7. Nobody Cocks It Back Like Donovan Mitchell

Seriously. Nobody. I wonder when Mitchell knew he was about to spray ether all over the Denver Nuggets. Did he lick his lips when he slung himself off Rudy Gobert’s high screen and saw Nikola Jokic in no man’s land, ready to escort him into the paint? Was it after the second dribble, when he spins Jokic around but keeps the ball tight and on a beeline towards the rim? Or was it a split second before his knees coiled and his entire body prepared to slap gravity across its face? Whatever the answer, this was basketball violence in its most agreeable form.

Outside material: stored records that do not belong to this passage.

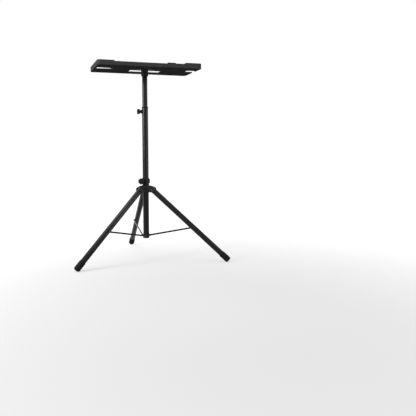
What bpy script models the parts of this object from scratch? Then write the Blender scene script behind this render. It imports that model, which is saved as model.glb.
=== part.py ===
"""Stand-up desk for indoor cycling: a moulded tray on a telescopic mast with a folding tripod.

Metres, +Z up, standing on the floor at Z = 0. The rider is on the -Y side and the tray's
width lies along X. Everything is placed about the mast's axis, and the whole stand is then
shifted so that the origin lies under the middle of its outline on the floor.
"""

import math

import bmesh
import bpy
from mathutils import Matrix, Vector

# Tripod
LEG_LENGTH = 0.606
LEG_SPREAD_DEG = 48.7
LEG_AZIMUTHS_DEG = {"left": 210.0, "rear": 90.0, "right": 330.0}
LEG_TUBE_OD = 0.032
LEG_TUBE_WALL = 0.0012
LEG_PIVOT_RADIUS = 0.0443
LEG_TOP_PAST_PIVOT = 0.0095
LEG_PLUG_DOME = 0.0035
LEG_PLUG_DEPTH = 0.0055
LEG_RIVET_RADIUS = 0.003
LEG_RIVET_HEAD_RADIUS = 0.0055
LEG_RIVET_HEAD = 0.002
LEG_PLUG_CHAMFER = 0.0008
FOOT_WALL = 0.0018
FOOT_GRIP = 0.046
FOOT_END = 0.012
FOOT_ROUNDING = 0.010
FOOT_LIP = 0.0016
FOOT_FLAT = 0.001

# Stays between the mast's foot and the legs
STAY_LENGTH = 0.2727
STAY_ON_LEG = 0.326
STAY_INNER_RADIUS = 0.022
STAY_WIDTH = 0.0095
STAY_THICKNESS = 0.005
STAY_SHEET = 0.0012
STAY_PIN_RADIUS = 0.0025
STAY_HEAD_RADIUS = 0.0045
STAY_HEAD_THICKNESS = 0.002
STAY_PIN_HEAD_RADIUS = 0.0033
STAY_PIN_HEAD = 0.0012
STAY_LUG_THICKNESS = 0.0037
STAY_LUG_HEIGHT = 0.012
COLLAR_HEIGHT = 0.019
COLLAR_WALL = 0.0013

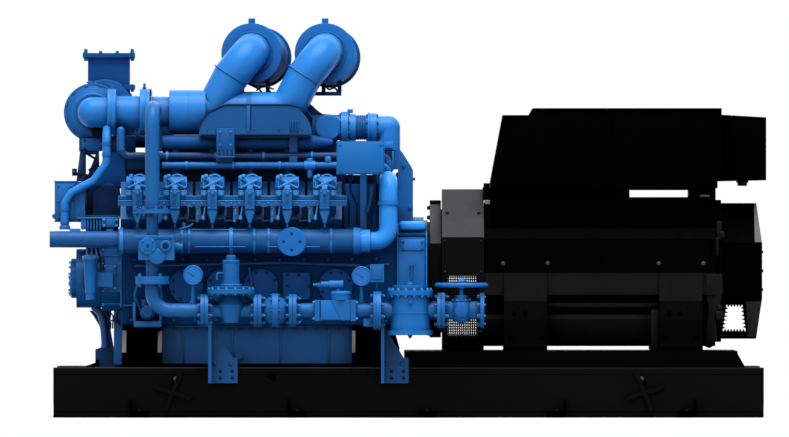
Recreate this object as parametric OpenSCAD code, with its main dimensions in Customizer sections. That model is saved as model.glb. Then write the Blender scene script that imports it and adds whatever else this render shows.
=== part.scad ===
// Gas generator set: a V12 gas engine coupled to an alternator on one welded base frame.
// All sizes are in millimetres. +X runs along the shaft from the engine to the alternator,
// -Y is the side with the gas train, and +Z is up. The origin is on the floor, under the
// middle of the base frame, and the shaft lies above it in the plane Y = 0.

/* [Base frame] */
// Length of the base rails
base_l = 4400; // [4300:10:5000]
// Width over both base rails
base_w = 1500; // [1440:10:1700]
// Height of a base rail
rail_h = 310; // [200:5:320]
// Width of a base rail
rail_w = 200; // [120:5:240]
// Radius of the long edges of a base rail
rail_edge_r = 18; // [5:1:30]
// Thickness of the deck plate between the rails
deck_t = 10; // [5:1:20]
// Height of the cross members under the deck
cross_h = 200; // [100:10:260]
// Width of one cross member
cross_w = 160; // [80:10:240]
// Number of cross members
cross_n = 6; // [3:1:9]
// Top of the alternator subframe above the floor
subframe_z = 412; // [350:1:425]

/* [Lugs and cleats on the rails] */
// Length of a hold-down cleat
cleat_l = 118; // [60:2:160]
// How far a cleat stands out from the rail
cleat_w = 60; // [30:2:100]
// Plate thickness of a cleat
cleat_t = 20; // [8:1:30]
// Height of the upright leg of a cleat
cleat_h = 88; // [50:2:120]
// Height of a cleat above the floor
cleat_z = 22; // [5:1:60]
// Distance of the lifting lugs from the ends of the base
lug_inset = 738; // [400:2:900]
// Thickness of a lifting lug
lug_t = 24; // [10:1:40]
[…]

6. Giannis Does Giannis Things

If we’ve seen this once, we’ve seen it a thousand times. And still it never gets old. If you’re not instantly mesmerized, consider two facts about this Giannis Antetokounmpo dunk: 1) the two-time MVP starts above the key, with the 6’6” 225-pound Gary Clark Jr. in solid position and several Orlando Magic defenders loaded up either in the paint or a step outside it 2) Giannis only needs one dribble, which hits the hardwood above the free-throw line before he discards Clark with an elongated Eurostep, turns his right arm into a flag pole and then lifts the ball a solid six inches above the highest point 7’0” Nikola Vucevic has ever been able to reach. The Milwaukee Bucks were a disappointment, but Antetokounmpo stuck around long enough to make a few impossible dunks look totally normal, as only he can.

5. Bam Punches Miami’s ticket

This powerful two-hand slam by Bam Adebayo came in Game 6 of the Eastern Conference Finals, with over six minutes left and the Miami Heat down by one. But for some reason—maybe the ease with which he pulled it off?—by the time the ball hit the floor it felt like the series was over. The block on Jayson Tatum at the end of Game 1 is the most significant highlight of Bam’s career, but this dunk is a close second. It foreshadows a decade of Adebayo tormenting opponents with speed, handle, and hops that should be outlawed.

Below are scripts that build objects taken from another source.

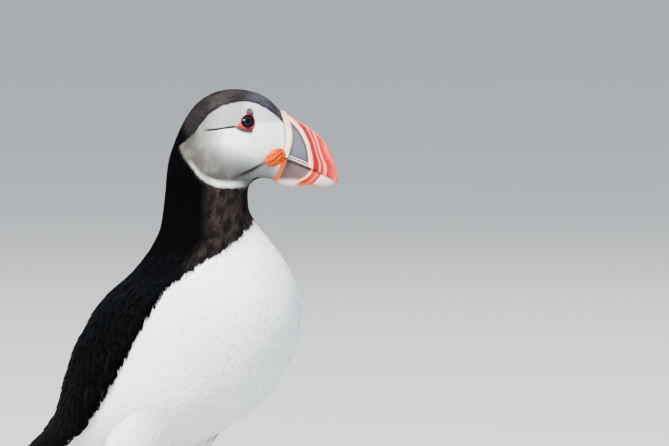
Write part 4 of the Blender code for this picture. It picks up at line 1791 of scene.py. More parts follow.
@dataclass
class Tail:
    """Sixteen short tail feathers in a low fan, with their coverts above and below."""

    finish: Material
    plumage: dict[Slot, Material]
    feathers: int = 16
    drop: float = 40.0
    length: float = 48.0
    root: Pair = (-100.6, 52.0)
    root_half: float = 8.0
    spread: float = 12.2
    steps: int = 12
    covert_rows: int = 5
    in_a_row: int = 15
    row_step: float = 3.6
    black: Colour = (0.0019, 0.0018, 0.0020)
    black_covert: Colour = (0.0016, 0.0018, 0.0022)
    white_covert: Colour = (0.80, 0.82, 0.82)
    seed: int = 600

    def build(self) -> None:
        """Makes the fan and its coverts."""
        drop = math.radians(self.drop)
        self.along = np.array([0.0, -math.cos(drop), -math.sin(drop)])
        self.above = np.array([0.0, -math.sin(drop), math.cos(drop)])
        self.base = np.array([0.0, *self.root])
        self.fan()
        self.coverts("tail_coverts_upper", Slot.BLACK, 1.0, self.black_covert, 17.0)
        self.coverts("tail_coverts_under", Slot.WHITE, -1.0, self.white_covert, 22.0)

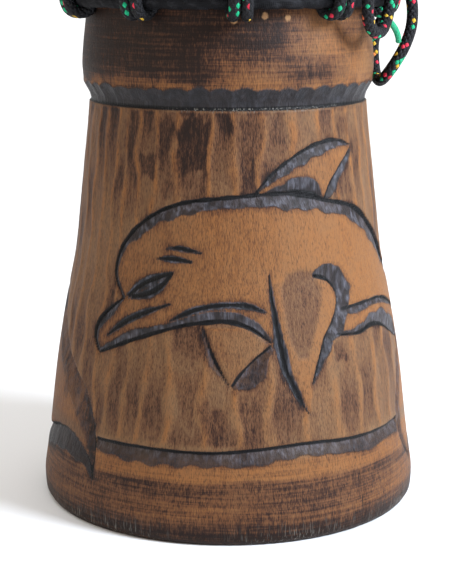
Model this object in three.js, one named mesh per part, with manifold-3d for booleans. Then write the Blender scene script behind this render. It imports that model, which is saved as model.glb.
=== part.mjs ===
// A goblet-shaped hand drum, carved from one log and laced with rope.
// Lengths are millimetres and angles are degrees. The drum stands on its foot at the origin with
// +Z up; angle 0 on its surface faces -Y and angles grow towards +X.
import * as THREE from "three";
import { mergeVertices } from "three/addons/utils/BufferGeometryUtils.js";
import Module from "manifold-3d";

const wasm = await Module();
wasm.setup();

// Driving dimensions
const HEIGHT = 500;
const BASE_RADIUS = 90;
const COLLAR_RADIUS = 67.8;
const NECK_RADIUS = 63.8;
const BOWL_RADIUS = 127;
const THROAT_RADIUS = 36;
const BOWL_WALL = 14;
const FOOT_WALL = 16;
const SKIN = 1.3;
const ROPE = 5;
const CLEARANCE = 0.3;

// Counts that repeat round the axis
const AROUND = 40;
const AROUND_HOLLOW = 24;
const RING_SIDES = 6;
const LACING_SIDES = 5;
const SPARE_SIDES = 8;
const SPARE_STEPS = 26;
const LOOPS = 10;
const LOOP_PITCH = 360 / LOOPS;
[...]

4. Michael Porter Jr. Goes All In

Michael Porter Jr. is currently defined by fearlessness that teeters into youthful ignorance (in more ways than one), depending on the day. His game features a splattering of silly turnovers, threes that others would shy away from, and a ceiling-raising bounce that makes Denver’s future feel brighter than any team in the league.

This dunk is glorious, largely because you can see it coming from a mile away. Porter Jr. has Nikola Jokic wide open in the corner but doesn’t even see him. There was never going to be a soft floater or twisting layup. The moment Porter Jr. drove by Green, it was all or nothing. And he got it all.

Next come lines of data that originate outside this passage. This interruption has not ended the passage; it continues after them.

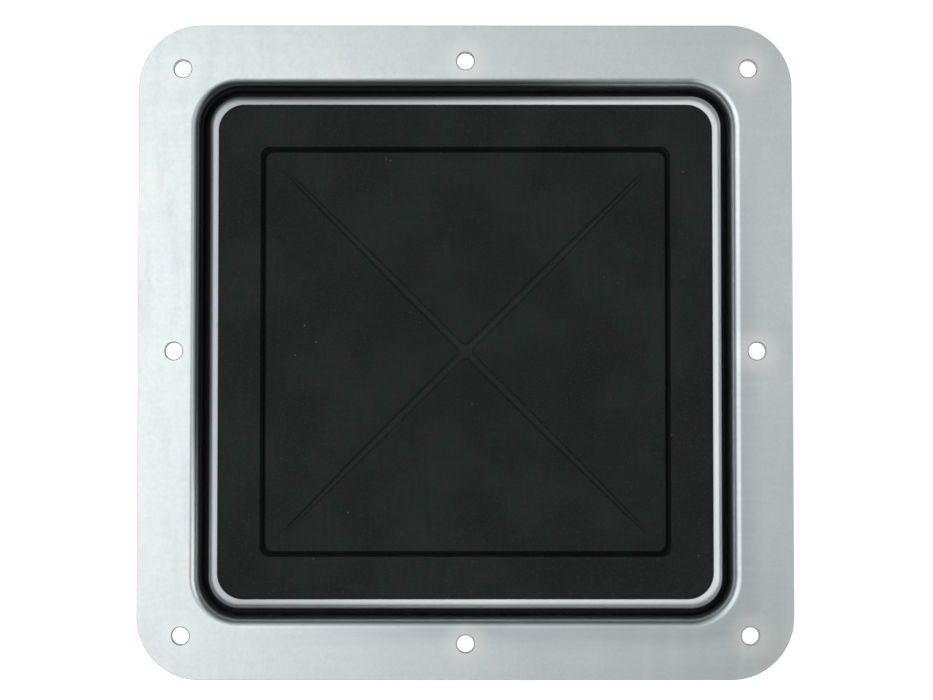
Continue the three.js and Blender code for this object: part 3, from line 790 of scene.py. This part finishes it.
def make_guide_bushes():
    """Flanged acetal bushes that the guide rods slide in."""
    for side in ("left", "right"):
        bush = Span(f"guide_bush_{side}")
        bore, shank, flange = 4.3, 7, bush.width / 2
        seat = bush.top - 2
        outline = outer_face(shank, bush.bottom, seat, 0.8, 0)
        outline += outer_face(flange, seat, bush.top, 0.3, 0.6)
        outline += inner_face(bore, bush.bottom, bush.top, 0.6, 0.8)
        piece = moved(turned(f"rod_bush_{side}", outline, closed=True), bush.middle.x)
        fit_out(piece, ACETAL, "frame", f"guide_bush_{side}")


def make_bearing_housing():
    """Flanged housing with a rounded flange, and two grooves round its barrel."""
    bore, barrel, flange, crown = 11.3, 15, housing.width / 2, 1.2
    bottom, top = housing.bottom, housing.top
    seat = top - 4
    outline = [(barrel - 0.8, bottom), (barrel, bottom + 0.8)]
    for groove in (bottom + 5, bottom + 9):
        depth, width, slope = 0.6, 1.6, 0.4
        outline += [(barrel, groove), (barrel - depth, groove + slope)]
        outline += [(barrel - depth, groove + width - slope), (barrel, groove + width)]
    outline += [(barrel, seat), (flange - 0.4, seat), (flange, seat + 0.4)]
    outline += arc(flange - crown, top - crown, crown, 0, 90, 5)
    outline += inner_face(bore, bottom, top, 0.5, 0.8)
    piece = turned("spindle_housing", outline, closed=True, sides=96)
    holes = [drill(2.3, seat - 1, top + 1, x, y) for x, y in housing_screw_places()]
    return fit_out(cut(piece, holes), SATIN, "frame", "bearing_housing")


# ---- fasteners

def socket_cutter(across_flats, depth, z, faces_up=True):
    """Hexagon socket for a key, sunk into a screw head."""
    low, high = (z - depth, z + 1) if faces_up else (z - 1, z + depth)
    return hexagonal("cutter", [(across_flats, low), (across_flats, high)], across_flats)


def hex_nut(name, across_flats, height, bore, bottom=0):
    """Chamfered hexagon nut with a countersunk bore."""
    corner = across_flats / sqrt(3)
    inward, along = 0.12 * across_flats, 0.06 * across_flats
    top = bottom + height
    outline = [(corner - inward, bottom), (corner, bottom + along)]
    outline += [(corner, top - along), (corner - inward, top)]
    outline += inner_face(bore, bottom, top, 0.4, 0.4)
    return hexagonal(name, outline, across_flats, closed=True)


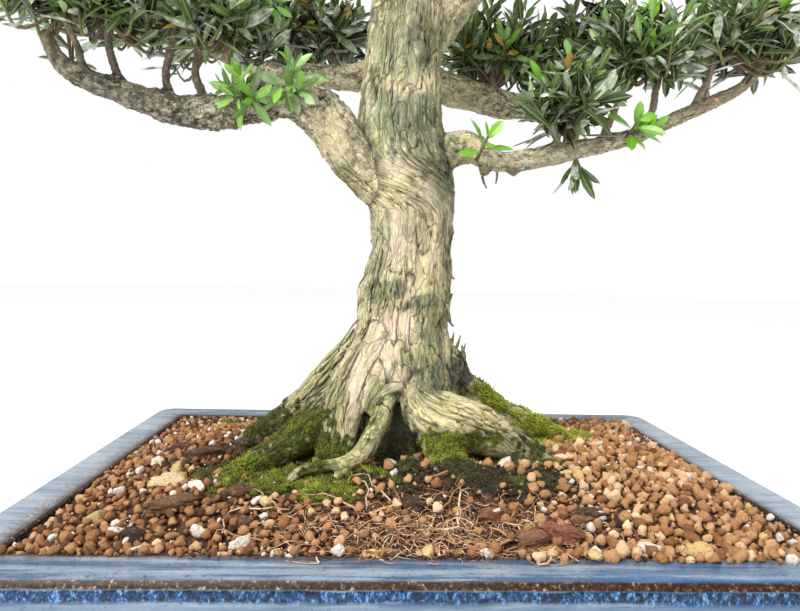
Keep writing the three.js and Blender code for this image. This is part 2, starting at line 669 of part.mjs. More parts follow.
const placed = [];
SHOOTS.forEach((shoot, i) => {
  const solid = youngShoot({ ...shoot, seed: 40 + i, treeSeat, others: placed });
  const material = shoot.name === "hanging_spray" ? MATERIALS.leaf : MATERIALS.youngLeaf;
  placed.push(place(shoot.name, solid, material));
});
const cores = HEADS.map((head, i) => headCore({ ...head, seed: i }));
HEADS.forEach((head, i) => {
  const core = cores[i];
  const others = [...placed, ...cores.filter((other) => other !== core)];
  placed.push(place(head.name, leafHead({ ...head, seed: i, core, treeSeat, others }), MATERIALS.leaf));
});

// The part's origin is the centre of its whole outline, on the plane of its feet.
const box = new THREE.Box3().setFromObject(group);
group.position.set(-(box.min.x + box.max.x) / 2, -(box.min.y + box.max.y) / 2, -box.min.z);

export default group;
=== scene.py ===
"""A podocarpus bonsai in a rectangular glazed pot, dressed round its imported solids."""
import itertools
import math

import bpy
import numpy as np
from bpy.props import FloatProperty, FloatVectorProperty, IntProperty, PointerProperty
from mathutils import Matrix, Vector
from mathutils.bvhtree import BVHTree


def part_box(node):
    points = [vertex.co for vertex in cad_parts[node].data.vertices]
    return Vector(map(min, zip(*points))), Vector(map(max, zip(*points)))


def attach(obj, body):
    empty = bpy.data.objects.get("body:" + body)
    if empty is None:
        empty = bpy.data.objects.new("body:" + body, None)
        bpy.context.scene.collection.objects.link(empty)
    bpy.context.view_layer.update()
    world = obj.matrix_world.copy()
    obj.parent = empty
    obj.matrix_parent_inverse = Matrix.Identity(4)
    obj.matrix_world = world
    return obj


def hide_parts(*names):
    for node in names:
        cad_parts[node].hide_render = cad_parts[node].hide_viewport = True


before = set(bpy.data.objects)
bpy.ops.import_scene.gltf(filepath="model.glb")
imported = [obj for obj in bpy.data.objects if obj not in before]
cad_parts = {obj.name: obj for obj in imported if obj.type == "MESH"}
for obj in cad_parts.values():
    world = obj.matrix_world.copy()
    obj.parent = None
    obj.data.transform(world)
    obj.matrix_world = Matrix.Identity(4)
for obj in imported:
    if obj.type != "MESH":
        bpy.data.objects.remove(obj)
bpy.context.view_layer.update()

bl_info = {
    "name": "Podocarpus bonsai",
    "version": (1, 0, 0),
    "blender": (4, 5, 0),
    "location": "3D View > Sidebar > Bonsai",
    "description": "Dresses the bonsai's tree, leaves, soil and pot round their solids",
    "category": "Object",
}

BODY = "root"

# Lengths below are in millimetres from the centre of the pot, with the ground at z = 0.
MM = 0.001
POT_LOW, POT_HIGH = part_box("pot")
ORIGIN = np.array([(POT_LOW.x + POT_HIGH.x) / 2, (POT_LOW.y + POT_HIGH.y) / 2, 0])
POT_HALF = np.array([POT_HIGH.x - POT_LOW.x, POT_HIGH.y - POT_LOW.y]) / 2 / MM
RIM_TOP = POT_HIGH.z / MM

# The soil's mound: its height at the rim, its rise to the trunk and how far it runs each way.
SOIL_EDGE = 116.5
SOIL_RISE = 23
SOIL_RUN = (222, 152)
RIM_WIDTH = 30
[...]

3. Jaylen Brown Goes From 0-60 in a Flash

Here’s the thing. There are no dribbles. There is no lob. To dunk from where Jaylen Brown corrals Marcus Smart’s pocket pass (damn near at the elbow), he has to manufacture his own forward velocity with one step before lift off. It’s...I don’t even know. Savage effervescence? Physics-defying indignation? A message to the Toronto Raptors that they better win Game 6 because Game 5 just ended? How about all of the above.

2. and 1. LeBron Is Still the Sun King

LeBron is 35 years old. His career is nearly old enough to vote. And sometimes the best/only explanation for the unprecedented vigor he still displays on a basketball court is the invisible hovercraft his agency, Klutch, surely patented while the NBA season was suspended. LeBron defies everything we know about the aging process and athletic decline, and so his best two dunks are better than everybody else’s.

Russell Westbrook’s exasperated reaction after LeBron double pumps his way through feeble rim protection says it all. Sometimes all you can do is throw your hands up and ask: What is happening? How is this real life?

On another play, after Westbrook tried to do what 99.9 percent of human beings would be petrified to consider, the question might have been: Where am I?

James is one win away from his fourth NBA championship. It’s true that someday he’ll no longer be around, but it’s also true that someday the sun will collapse in on itself and obliterate the solar system. Right now it’s unclear which will happen first.